Vidyadhar P. Godambe, who died June 9, 2016, is recognized as a pioneer in the foundations of inference in survey sampling. He is also known for formulating and developing a theory of estimating equations. His research contributions, and the fervour with which he pursued the answers to fundamental questions, attracted many other researchers and students to work in the foundations of inference.
Godambe was born June 1, 1926 in Pune, in the state of Maharashtra in India. He was the second born and the only son in a family of four children. He was educated at the Nutan Marathi Vidyalaya, a leading school in Pune, and at Fergusson College for his BSc in mathematics. He was awarded an MSc degree from Bombay University in 1950, and the PhD in 1958 from the University of London. Following a year as Senior Research Fellow at the Indian Statistical Institute in Calcutta, he became Professor and Head of the Statistics Department at Science College in Nagpur, and later held the same post at the Institute of Science, Bombay.
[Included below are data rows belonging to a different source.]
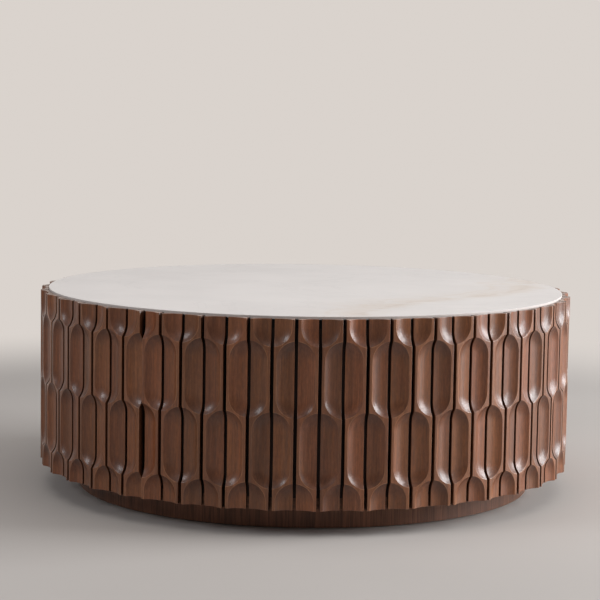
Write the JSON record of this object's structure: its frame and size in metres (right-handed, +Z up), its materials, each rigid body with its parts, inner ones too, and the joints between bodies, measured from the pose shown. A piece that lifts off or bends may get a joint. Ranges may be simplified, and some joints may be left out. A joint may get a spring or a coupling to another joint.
{
  "type": "drum coffee table",
  "caption": "Low round drum table with carved upright slats, an inset stone top and a recessed plinth on levelling feet.",
  "frame": {"origin": "on the floor, under the centre of the table", "axes": "+Z up; -Y is the front, with the seam between the two half drums 33.7 degrees to its left"},
  "size_m": [1.1006, 1.1004, 0.41],
  "materials": {
    "stone": "honed, faint golden veins",
    "slat_wood": "walnut-stained solid wood, satin lacquer",
    "shell_veneer": "dark stained, matt",
    "plinth_veneer": "dark walnut veneer, upright grain, satin",
    "deck_board": "black lacquer, matt",
    "base_board": "walnut-stained board",
    "carcass_ply": "birch plywood, raw",
    "silicone": "clear silicone",
    "pad_plastic": "black nylon",
    "zinc_screw": "zinc plated",
    "zinc_steel": "zinc plated"
  },
  "bodies": {
    "table": {"base_panel": "base_board", "base_screws": "zinc_screw", "bedding_pads": "silicone", "centre_post": "carcass_ply", "deck_screws": "zinc_screw", "foot_block_1": "carcass_ply", "foot_block_2": "carcass_ply", "foot_block_3": "carcass_ply", "foot_block_4": "carcass_ply", "foot_nuts": "zinc_steel", "left_hand_slats_1": "slat_wood", "left_hand_slats_2": "slat_wood", "left_hand_slats_3": "slat_wood", "left_hand_slats_4": "slat_wood", "left_hand_slats_5": "slat_wood", "left_hand_slats_6": "slat_wood", "mid_formers": "carcass_ply", "plinth_panel_1": "plinth_veneer", "plinth_panel_2": "plinth_veneer", "plinth_panel_3": "plinth_veneer", "plinth_panel_4": "plinth_veneer", "plinth_rail_cross": "carcass_ply", "plinth_rail_long": "carcass_ply", "plinth_screws": "zinc_screw", "rib_1": "carcass_ply", "rib_2": "carcass_ply", "rib_3": "carcass_ply", "rib_4": "carcass_ply", "rib_5": "carcass_ply", "rib_6": "carcass_ply", "right_hand_slats_1": "slat_wood", "right_hand_slats_2": "slat_wood", "right_hand_slats_3": "slat_wood", "right_hand_slats_4": "slat_wood", "right_hand_slats_5": "slat_wood", "right_hand_slats_6": "slat_wood", "shell_panel_1": "shell_veneer", "shell_panel_2": "shell_veneer", "shell_panel_3": "shell_veneer", "shell_panel_4": "shell_veneer", "shell_panel_5": "shell_veneer", "shell_panel_6": "shell_veneer", "slat_screws_1": "zinc_screw", "slat_screws_2": "zinc_screw", "slat_screws_3": "zinc_screw", "slat_screws_4": "zinc_screw", "slat_screws_5": "zinc_screw", "slat_screws_6": "zinc_screw", "stone_top": "stone", "top_deck": "deck_board"},
    "foot_1": {"foot_pad_1": "pad_plastic"},
    "stud_1": {"foot_stud_1": "zinc_steel"},
    "foot_2": {"foot_pad_2": "pad_plastic"},
    "stud_2": {"foot_stud_2": "zinc_steel"},
    "foot_3": {"foot_pad_3": "pad_plastic"},
    "stud_3": {"foot_stud_3": "zinc_steel"},
    "foot_4": {"foot_pad_4": "pad_plastic"},
    "stud_4": {"foot_stud_4": "zinc_steel"}
  },
  "joints": [
    {"name": "foot_travel_1", "type": "slide", "parent": "table", "child": "foot_1", "axis": [0, 0, -1], "range_m": [0, 0.008]},
    {"name": "foot_turn_1", "type": "hinge", "parent": "foot_1", "child": "stud_1", "pos_m": [0.08132, -0.40696, 0.02], "axis": [0, 0, -1], "range_deg": [0, 2304]},
    {"name": "foot_travel_2", "type": "slide", "parent": "table", "child": "foot_2", "axis": [0, 0, -1], "range_m": [0, 0.008]},
    {"name": "foot_turn_2", "type": "hinge", "parent": "foot_2", "child": "stud_2", "pos_m": [0.40696, 0.08132, 0.02], "axis": [0, 0, -1], "range_deg": [0, 2304]},
    {"name": "foot_travel_3", "type": "slide", "parent": "table", "child": "foot_3", "axis": [0, 0, -1], "range_m": [0, 0.008]},
    {"name": "foot_turn_3", "type": "hinge", "parent": "foot_3", "child": "stud_3", "pos_m": [-0.08132, 0.40696, 0.02], "axis": [0, 0, -1], "range_deg": [0, 2304]},
    {"name": "foot_travel_4", "type": "slide", "parent": "table", "child": "foot_4", "axis": [0, 0, -1], "range_m": [0, 0.008]},
    {"name": "foot_turn_4", "type": "hinge", "parent": "foot_4", "child": "stud_4", "pos_m": [-0.40696, -0.08132, 0.02], "axis": [0, 0, -1], "range_deg": [0, 2304]}
  ],
  "couplings": [
    {"joint": "foot_turn_1", "follows": "foot_travel_1", "rad_per_m": 5026.5},
    {"joint": "foot_turn_2", "follows": "foot_travel_2", "rad_per_m": 5026.5},
    {"joint": "foot_turn_3", "follows": "foot_travel_3", "rad_per_m": 5026.5},
    {"joint": "foot_turn_4", "follows": "foot_travel_4", "rad_per_m": 5026.5}
  ]
}
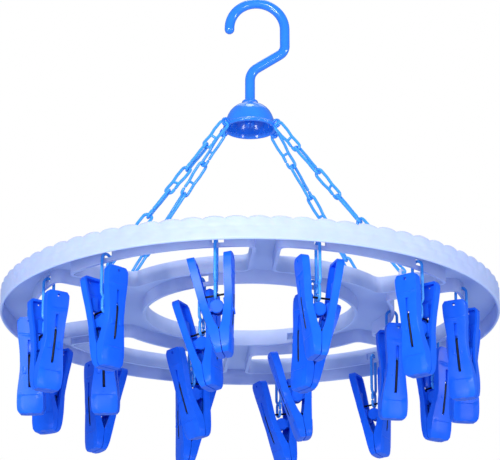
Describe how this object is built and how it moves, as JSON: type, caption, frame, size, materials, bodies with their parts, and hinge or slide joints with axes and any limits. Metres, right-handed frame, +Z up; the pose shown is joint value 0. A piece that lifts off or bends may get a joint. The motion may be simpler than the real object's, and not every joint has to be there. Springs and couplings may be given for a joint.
{
  "type": "clip drying hanger",
  "caption": "Round plastic drying hanger: a scalloped ring frame with spokes, hung by chains from a capped swivel hook, with spring clips on snap links.",
  "frame": {"origin": "on the ring frame's axis, where a rail bears under the hook's crown", "axes": "+Z up along the hook's stem; the front of the hanger faces -Y; the hook's mouth opens towards -X"},
  "size_m": [0.32, 0.32, 0.2901],
  "materials": {
    "frame_plastic": "moulded, satin gloss, pale blue-white",
    "hook_plastic": "moulded, high gloss, mid blue",
    "chain_plastic": "moulded, gloss, sky blue",
    "clip_plastic": "moulded, high gloss, royal blue",
    "spring_steel": "blackened spring wire"
  },
  "bodies": {
    "hook": {"hook": "hook_plastic"},
    "frame": {"cap": "hook_plastic", "chain_front_left": "chain_plastic", "chain_front_right": "chain_plastic", "chain_rear_right": "chain_plastic", "chain_rear_left": "chain_plastic", "ring_frame": "frame_plastic"},
    "clip_01": {"clip_01_fixed_half": "clip_plastic"},
    "jaw_01": {"clip_01_moving_half": "clip_plastic"},
    "clip_02": {"clip_02_fixed_half": "clip_plastic"},
    "jaw_02": {"clip_02_moving_half": "clip_plastic"},
    "clip_03": {"clip_03_fixed_half": "clip_plastic"},
    "jaw_03": {"clip_03_moving_half": "clip_plastic"},
    "clip_04": {"clip_04_fixed_half": "clip_plastic"},
    "jaw_04": {"clip_04_moving_half": "clip_plastic"},
    "clip_05": {"clip_05_fixed_half": "clip_plastic"},
    "jaw_05": {"clip_05_moving_half": "clip_plastic"},
    "clip_06": {"clip_06_fixed_half": "clip_plastic"},
    "jaw_06": {"clip_06_moving_half": "clip_plastic"},
    "clip_07": {"clip_07_fixed_half": "clip_plastic"},
    "jaw_07": {"clip_07_moving_half": "clip_plastic"},
    "clip_08": {"clip_08_fixed_half": "clip_plastic"},
    "jaw_08": {"clip_08_moving_half": "clip_plastic"},
    "clip_09": {"clip_09_fixed_half": "clip_plastic"},
    "jaw_09": {"clip_09_moving_half": "clip_plastic"},
    "clip_10": {"clip_10_fixed_half": "clip_plastic"},
    "jaw_10": {"clip_10_moving_half": "clip_plastic"},
    "clip_11": {"clip_11_fixed_half": "clip_plastic"},
    "jaw_11": {"clip_11_moving_half": "clip_plastic"},
    "clip_12": {"clip_12_fixed_half": "clip_plastic"},
    "jaw_12": {"clip_12_moving_half": "clip_plastic"},
    "clip_13": {"clip_13_fixed_half": "clip_plastic"},
    "jaw_13": {"clip_13_moving_half": "clip_plastic"},
    "clip_14": {"clip_14_fixed_half": "clip_plastic"},
    "jaw_14": {"clip_14_moving_half": "clip_plastic"},
    "clip_15": {"clip_15_fixed_half": "clip_plastic"},
    "jaw_15": {"clip_15_moving_half": "clip_plastic"},
    "clip_16": {"clip_16_fixed_half": "clip_plastic"},
    "jaw_16": {"clip_16_moving_half": "clip_plastic"},
    "clip_17": {"clip_17_fixed_half": "clip_plastic"},
    "jaw_17": {"clip_17_moving_half": "clip_plastic"},
    "clip_18": {"clip_18_fixed_half": "clip_plastic"},
    "jaw_18": {"clip_18_moving_half": "clip_plastic"},
    "clip_19": {"clip_19_fixed_half": "clip_plastic"},
    "jaw_19": {"clip_19_moving_half": "clip_plastic"},
    "clip_20": {"clip_20_fixed_half": "clip_plastic"},
    "jaw_20": {"clip_20_moving_half": "clip_plastic"}
  },
  "joints": [
    {"name": "hook_swivel", "type": "hinge", "parent": "hook", "child": "frame", "pos_m": [0, 0, -0.068], "axis": [0, 0, 1], "continuous": true},
    {"name": "clip_01_swing", "type": "hinge", "parent": "frame", "child": "clip_01", "pos_m": [-0.03, -0.13531, -0.2123], "axis": [0.9763, -0.2164, 0], "range_deg": [-12, 12]},
    {"name": "clip_01_squeeze", "type": "hinge", "parent": "clip_01", "child": "jaw_01", "pos_m": [-0.02899, -0.13554, -0.25413], "axis": [-0.2164, -0.9763, 0], "range_deg": [0, 14], "stiffness_Nm_per_rad": 0.15, "springref_deg": -17.19},
    {"name": "clip_02_swing", "type": "hinge", "parent": "frame", "child": "clip_02", "pos_m": [-0.09364, -0.10219, -0.2123], "axis": [0.7373, -0.6756, 0], "range_deg": [-12, 12]},
    {"name": "clip_02_squeeze", "type": "hinge", "parent": "clip_02", "child": "jaw_02", "pos_m": [-0.09321, -0.10267, -0.25417], "axis": [-0.749, -0.6626, 0], "range_deg": [0, 14], "stiffness_Nm_per_rad": 0.15, "springref_deg": -17.19},
    {"name": "clip_03_swing", "type": "hinge", "parent": "frame", "child": "clip_03", "pos_m": [-0.12851, -0.05192, -0.2123], "axis": [0.3746, -0.9272, 0], "range_deg": [-12, 12]},
    {"name": "clip_03_squeeze", "type": "hinge", "parent": "clip_03", "child": "jaw_03", "pos_m": [-0.12851, -0.05192, -0.2542], "axis": [-0.866, -0.5, 0], "range_deg": [0, 14], "stiffness_Nm_per_rad": 0.15, "springref_deg": -17.19},
    {"name": "clip_04_swing", "type": "hinge", "parent": "frame", "child": "clip_04", "pos_m": [-0.13852, 0.00484, -0.2123], "axis": [-0.0349, -0.9994, 0], "range_deg": [-12, 12]},
    {"name": "clip_04_squeeze", "type": "hinge", "parent": "clip_04", "child": "jaw_04", "pos_m": [-0.13845, 0.00522, -0.25419], "axis": [-0.9848, 0.1736, 0], "range_deg": [0, 14], "stiffness_Nm_per_rad": 0.15, "springref_deg": -17.19},
    {"name": "clip_05_swing", "type": "hinge", "parent": "frame", "child": "clip_05", "pos_m": [-0.12758, 0.05416, -0.2123], "axis": [-0.3907, -0.9205, 0], "range_deg": [-12, 12]},
    {"name": "clip_05_squeeze", "type": "hinge", "parent": "clip_05", "child": "jaw_05", "pos_m": [-0.12788, 0.05373, -0.25418], "axis": [-0.8192, 0.5736, 0], "range_deg": [0, 14], "stiffness_Nm_per_rad": 0.15, "springref_deg": -17.19},
    {"name": "clip_06_swing", "type": "hinge", "parent": "frame", "child": "clip_06", "pos_m": [-0.09274, 0.103, -0.2123], "axis": [-0.7431, -0.6691, 0], "range_deg": [-12, 12]},
    {"name": "clip_06_squeeze", "type": "hinge", "parent": "clip_06", "child": "jaw_06", "pos_m": [-0.09342, 0.10264, -0.25416], "axis": [-0.4695, 0.8829, 0], "range_deg": [0, 14], "stiffness_Nm_per_rad": 0.15, "springref_deg": -17.19},
    {"name": "clip_07_swing", "type": "hinge", "parent": "frame", "child": "clip_07", "pos_m": [-0.03, 0.13531, -0.2123], "axis": [-0.9763, -0.2164, 0], "range_deg": [-12, 12]},
    {"name": "clip_07_squeeze", "type": "hinge", "parent": "clip_07", "child": "jaw_07", "pos_m": [-0.03099, 0.13502, -0.25413], "axis": [-0.284, 0.9588, 0], "range_deg": [0, 14], "stiffness_Nm_per_rad": 0.15, "springref_deg": -17.19},
    {"name": "clip_08_swing", "type": "hinge", "parent": "frame", "child": "clip_08", "pos_m": [0.03, -0.13531, -0.2123], "axis": [0.9763, 0.2164, 0], "range_deg": [-12, 12]},
    {"name": "clip_08_squeeze", "type": "hinge", "parent": "clip_08", "child": "jaw_08", "pos_m": [0.02975, -0.13537, -0.2542], "axis": [0.2164, -0.9763, 0], "range_deg": [0, 14], "stiffness_Nm_per_rad": 0.15, "springref_deg": -17.19},
    {"name": "clip_09_swing", "type": "hinge", "parent": "frame", "child": "clip_09", "pos_m": [0.09364, -0.10219, -0.2123], "axis": [0.7373, 0.6756, 0], "range_deg": [-12, 12]},
    {"name": "clip_09_squeeze", "type": "hinge", "parent": "clip_09", "child": "jaw_09", "pos_m": [0.09364, -0.10219, -0.2542], "axis": [0.7254, -0.6884, 0], "range_deg": [0, 14], "stiffness_Nm_per_rad": 0.15, "springref_deg": -17.19},
    {"name": "clip_10_swing", "type": "hinge", "parent": "frame", "child": "clip_10", "pos_m": [0.12851, -0.05192, -0.2123], "axis": [0.3746, 0.9272, 0], "range_deg": [-12, 12]},
    {"name": "clip_10_squeeze", "type": "hinge", "parent": "clip_10", "child": "jaw_10", "pos_m": [0.12864, -0.0517, -0.2542], "axis": [0.866, -0.5, 0], "range_deg": [0, 14], "stiffness_Nm_per_rad": 0.15, "springref_deg": -17.19},
    {"name": "clip_11_swing", "type": "hinge", "parent": "frame", "child": "clip_11", "pos_m": [0.13852, 0.00484, -0.2123], "axis": [-0.0349, 0.9994, 0], "range_deg": [-12, 12]},
    {"name": "clip_11_squeeze", "type": "hinge", "parent": "clip_11", "child": "jaw_11", "pos_m": [0.13846, 0.00522, -0.25419], "axis": [0.9903, 0.1392, 0], "range_deg": [0, 14], "stiffness_Nm_per_rad": 0.15, "springref_deg": -17.19},
    {"name": "clip_12_swing", "type": "hinge", "parent": "frame", "child": "clip_12", "pos_m": [0.12758, 0.05416, -0.2123], "axis": [-0.3907, 0.9205, 0], "range_deg": [-12, 12]},
    {"name": "clip_12_squeeze", "type": "hinge", "parent": "clip_12", "child": "jaw_12", "pos_m": [0.12758, 0.05416, -0.2542], "axis": [0.8387, 0.5446, 0], "range_deg": [0, 14], "stiffness_Nm_per_rad": 0.15, "springref_deg": -17.19},
    {"name": "clip_13_swing", "type": "hinge", "parent": "frame", "child": "clip_13", "pos_m": [0.09274, 0.103, -0.2123], "axis": [-0.7431, 0.6691, 0], "range_deg": [-12, 12]},
    {"name": "clip_13_squeeze", "type": "hinge", "parent": "clip_13", "child": "jaw_13", "pos_m": [0.09341, 0.10261, -0.25416], "axis": [0.5, 0.866, 0], "range_deg": [0, 14], "stiffness_Nm_per_rad": 0.15, "springref_deg": -17.19},
    {"name": "clip_14_swing", "type": "hinge", "parent": "frame", "child": "clip_14", "pos_m": [0.03, 0.13531, -0.2123], "axis": [-0.9763, 0.2164, 0], "range_deg": [-12, 12]},
    {"name": "clip_14_squeeze", "type": "hinge", "parent": "clip_14", "child": "jaw_14", "pos_m": [0.03121, 0.13574, -0.25409], "axis": [-0.3338, 0.9426, 0], "range_deg": [0, 14], "stiffness_Nm_per_rad": 0.15, "springref_deg": -17.19},
    {"name": "clip_15_swing", "type": "hinge", "parent": "frame", "child": "clip_15", "pos_m": [-0.0341, -0.05906, -0.2123], "axis": [0.866, -0.5, 0], "range_deg": [-12, 12]},
    {"name": "clip_15_squeeze", "type": "hinge", "parent": "clip_15", "child": "jaw_15", "pos_m": [-0.03288, -0.05977, -0.25406], "axis": [-0.5, -0.866, 0], "range_deg": [0, 14], "stiffness_Nm_per_rad": 0.15, "springref_deg": -17.19},
    {"name": "clip_16_swing", "type": "hinge", "parent": "frame", "child": "clip_16", "pos_m": [-0.0918, 0, -0.2123], "axis": [0, -1, 0], "range_deg": [-12, 12]},
    {"name": "clip_16_squeeze", "type": "hinge", "parent": "clip_16", "child": "jaw_16", "pos_m": [-0.09171, 0.00051, -0.25418], "axis": [-0.9848, 0.1736, 0], "range_deg": [0, 14], "stiffness_Nm_per_rad": 0.15, "springref_deg": -17.19},
    {"name": "clip_17_swing", "type": "hinge", "parent": "frame", "child": "clip_17", "pos_m": [-0.0341, 0.05906, -0.2123], "axis": [-0.866, -0.5, 0], "range_deg": [-12, 12]},
    {"name": "clip_17_squeeze", "type": "hinge", "parent": "clip_17", "child": "jaw_17", "pos_m": [-0.03314, 0.05971, -0.25411], "axis": [-0.5592, 0.829, 0], "range_deg": [0, 14], "stiffness_Nm_per_rad": 0.15, "springref_deg": -17.19},
    {"name": "clip_18_swing", "type": "hinge", "parent": "frame", "child": "clip_18", "pos_m": [0.0341, -0.05906, -0.2123], "axis": [0.866, 0.5, 0], "range_deg": [-12, 12]},
    {"name": "clip_18_squeeze", "type": "hinge", "parent": "clip_18", "child": "jaw_18", "pos_m": [0.03288, -0.05977, -0.25406], "axis": [0.5, -0.866, 0], "range_deg": [0, 14], "stiffness_Nm_per_rad": 0.15, "springref_deg": -17.19},
    {"name": "clip_19_swing", "type": "hinge", "parent": "frame", "child": "clip_19", "pos_m": [0.0918, 0, -0.2123], "axis": [0, 1, 0], "range_deg": [-12, 12]},
    {"name": "clip_19_squeeze", "type": "hinge", "parent": "clip_19", "child": "jaw_19", "pos_m": [0.09173, 0.00051, -0.25418], "axis": [0.9903, 0.1392, 0], "range_deg": [0, 14], "stiffness_Nm_per_rad": 0.15, "springref_deg": -17.19},
    {"name": "clip_20_swing", "type": "hinge", "parent": "frame", "child": "clip_20", "pos_m": [0.0341, 0.05906, -0.2123], "axis": [-0.866, 0.5, 0], "range_deg": [-12, 12]},
    {"name": "clip_20_squeeze", "type": "hinge", "parent": "clip_20", "child": "jaw_20", "pos_m": [0.03538, 0.05915, -0.25409], "axis": [-0.0698, 0.9976, 0], "range_deg": [0, 14], "stiffness_Nm_per_rad": 0.15, "springref_deg": -17.19}
  ]
}
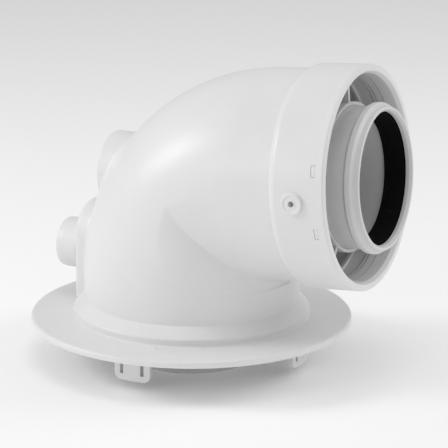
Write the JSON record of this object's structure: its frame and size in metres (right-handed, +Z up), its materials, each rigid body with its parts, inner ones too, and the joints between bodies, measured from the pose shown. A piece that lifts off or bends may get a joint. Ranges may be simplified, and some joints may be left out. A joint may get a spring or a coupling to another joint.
{
  "type": "flue elbow",
  "caption": "Concentric twin-wall boiler flue elbow turning just under a right angle, with round mounting flange, slotted locking lugs, sealed outlet socket and capped test points.",
  "frame": {"origin": "on the upright duct's axis, at the underside of the mounting flange, where the elbow stands on the boiler's flue outlet", "axes": "+Z up along the upright duct, +X towards the outlet, which rises 4 degrees; the test points face -X"},
  "size_m": [0.2394, 0.207, 0.2004],
  "materials": {
    "white_plastic": "semi-gloss moulded plastic with faint moulding marks",
    "flue_plastic": "satin moulded plastic",
    "black_rubber": "matt rubber",
    "grey_rubber": "matt silicone"
  },
  "bodies": {
    "elbow": {"mounting_flange": "white_plastic", "air_duct_elbow": "white_plastic", "socket_collar": "white_plastic", "seal_retainer_ring": "white_plastic", "air_test_nozzle": "white_plastic", "flue_elbow": "flue_plastic", "outlet_spacer": "flue_plastic", "base_spacer": "flue_plastic", "flue_test_nozzle": "flue_plastic", "flange_gasket": "black_rubber", "hub_seal_ring": "black_rubber", "collar_seal_ring": "black_rubber", "flue_lip_seal": "black_rubber", "air_test_seal_ring": "black_rubber", "flue_test_seal_ring": "black_rubber", "air_duct_seal": "grey_rubber"},
    "air_test_cap": {"air_test_cap": "white_plastic"},
    "flue_test_plug": {"flue_test_plug": "white_plastic"}
  },
  "joints": [
    {"name": "air_test_cap_off", "type": "slide", "parent": "elbow", "child": "air_test_cap", "axis": [-1, 0, 0], "range_m": [0, 0.03]},
    {"name": "flue_test_plug_off", "type": "slide", "parent": "elbow", "child": "flue_test_plug", "axis": [-1, 0, 0], "range_m": [0, 0.03]}
  ]
}
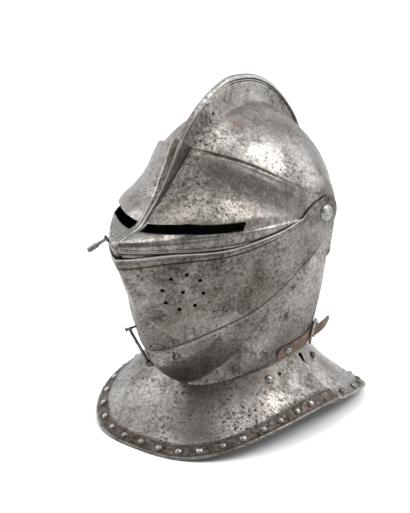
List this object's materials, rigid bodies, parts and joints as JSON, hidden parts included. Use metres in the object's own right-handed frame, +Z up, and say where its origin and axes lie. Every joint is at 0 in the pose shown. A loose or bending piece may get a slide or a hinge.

In 1964, he left India for North America, his first position being at the Dominion Bureau of Statistics, now Statistics Canada. After visiting appointments at Johns Hopkins University and the University of Michigan, he joined the University of Waterloo in 1967. He remained in Waterloo thereafter, although he also spent the winter months in India in later years, and kept in touch with colleagues at the University of Pune. An interview appears in Volume 17, Issue 4 (2002) of Statistical Science, 458-466.
While employed as a government statistician before undertaking his PhD, Godambe published the path-breaking paper, “A unified theory of sampling from finite populations”, in the Journal of the Royal Statistical Society in 1955. This paper provided a theoretical framework for the problem of estimating a survey population total from a probability sample. The new framework led to the surprising result that in terms of standard optimality criteria, there was no best unbiased linear estimator, if the coefficients were allowed to depend on the sampled unit labels. Thus the need for new ways of evaluating sampling strategies was established, and opened the way to much further work.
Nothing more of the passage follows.